There are times when you really think you know a person, then something happens that sets your world into a tailspin.
The day I discovered my husband’s ugly secret was a day like any other. No, wait. It started out better than any other because that’s how these days always begin: the sun was shining, the birds were singing, and everything was right with the world.
I was unpacking some boxes in our spare room when I came across a box of books that were my husband’s during college. For a writer, this was pure bliss — I would learn even more about my wonderful man and get a brief glimpse into the sacred tomes that had helped shape his life.
I found psychology books, business books, and history books. There were classics like “Moby Dick,” “Daisy Miller,” and “Glengarry Glen Ross.” I even came across a Bill Cosby book—ah, my man has quite the sense of humor.
It was while I was in this euphoric state that I found them peeking out sinisterly from beneath the treasure trove of books. I was shocked. I was disgusted. What I found changed my view of my husband forever.
I found — and even to this day it’s difficult for me to admit it — I found…sob…CLIFFS NOTES!!!!
Their shiny yellow covers with black stripes stung me as I found that my husband, the love of my life, had not only one book of Cliffs Notes — he had several!!
As I fell to my knees and fanned them out, I felt faint. The summaries (I refuse to refer to them as “books”) mocked me, “Guess who doesn’t read? Guess who doesn’t read?”
Just then the infidel walked into the room, smiling as though nothing were wrong. “What’s the matter?” he asked oh-so-innocently.
I could barely speak. “Look. What? These?” I sputtered.
“Oh, hey, cool, you found my Cliffs Notes,” he said. “Boy, they really helped me get through those English classes in college.”
“What?!” I was yelling now. “What?! You mean that when we talked about that literature class we both took, you had never read any of the books for it?”
“Well, I read what I could,” he said not-even-a-bit-sheepishly. “But I just couldn’t read that fast. He expected us to read a book a week.”
Snort. “Like that could happen,” he said.
I was nearing apoplexy. Everything was suddenly oh-so-wrong. How could I have misjudged him. How could I have married a man who didn’t read!
“Michele, you’re really making too much out of this,” the heathen said a bit too nonchalantly. “I like to read, I just can’t read nearly as fast as you can. And I wanted to keep up with the class. That should count for something.”
Now he was making a point that was seeming reasonable. I must have been having a stroke for sure.

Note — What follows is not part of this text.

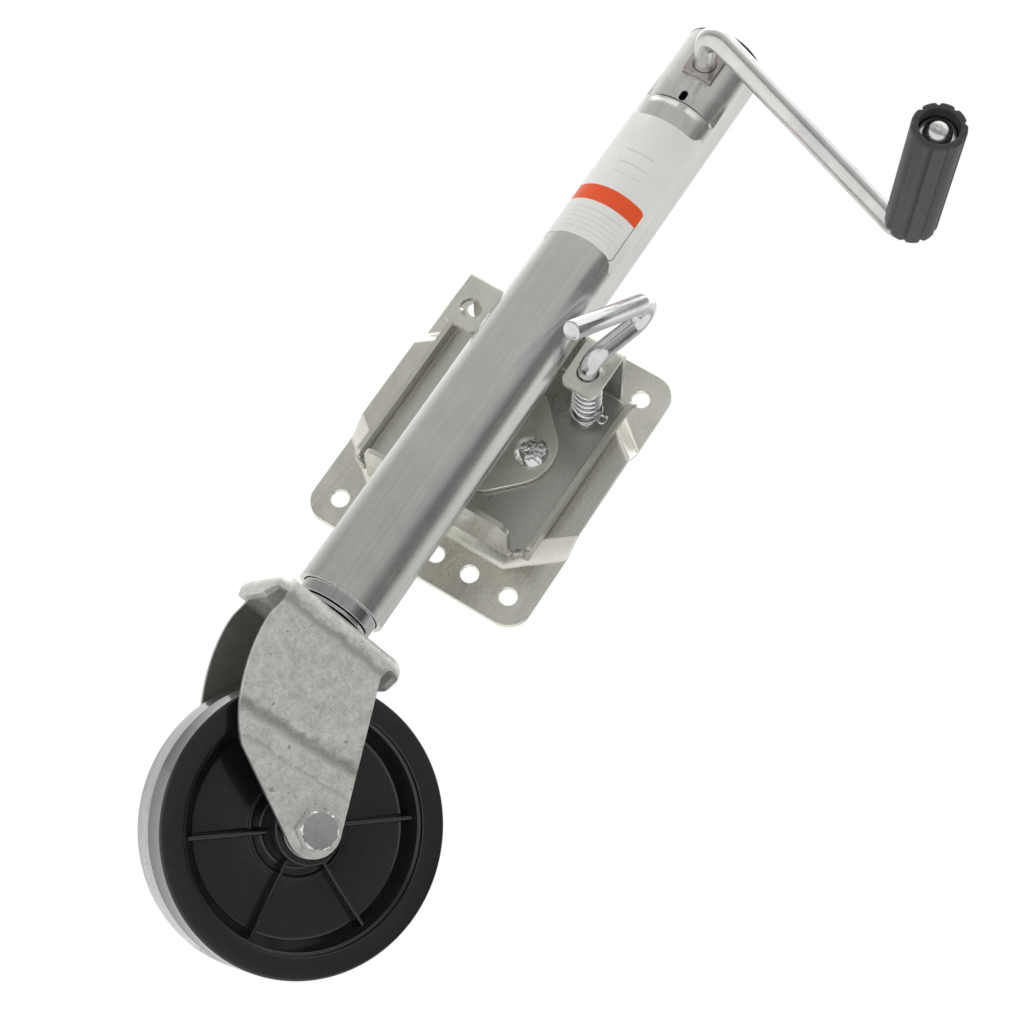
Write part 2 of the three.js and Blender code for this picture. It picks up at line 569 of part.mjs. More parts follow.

Granted, my husband is a self-admitted math man. I am at the other end of the spectrum as a words woman. “It would be like you using a calculator,” he stated.
No. It. Wouldn’t! I had lost it so much at this point that I may have been speaking in tongues. But unfortunately, he wouldn’t have been able to understand me because we didn’t have Cliffs Notes for that.
This happened many years ago, and I was able to forgive him — even if I can’t forget.
More recently, we were cleaning through some other boxes, when my husband picked up the familiar yellow cover with the black stripes.
“I thought you got rid of all those,” I sneered.
“I did,” he quipped. “This must be yours. Does ‘Troilus and Cressida’ ring a bell?”
“Yeah,” I said. “My professor recommended that we get that because we were reading it in my Chaucer class, and it was really difficult to understand,” I explained.
“So you didn’t read it,” he replied.
“Yes, I did read it. I read it a number of times,” I answered.
“But you still needed Cliffs Notes,” he said.
“That’s because we had to read it in the original MIDDLE ENGLISH — that’s like learning a whole new language,” I screamed.
But it didn’t work. He smiled. And just kept smiling.
“You’ve got Cliffs Notes. You’ve got Cliffs Notes.”
Perhaps some skeletons should just remain in the closet where they belong.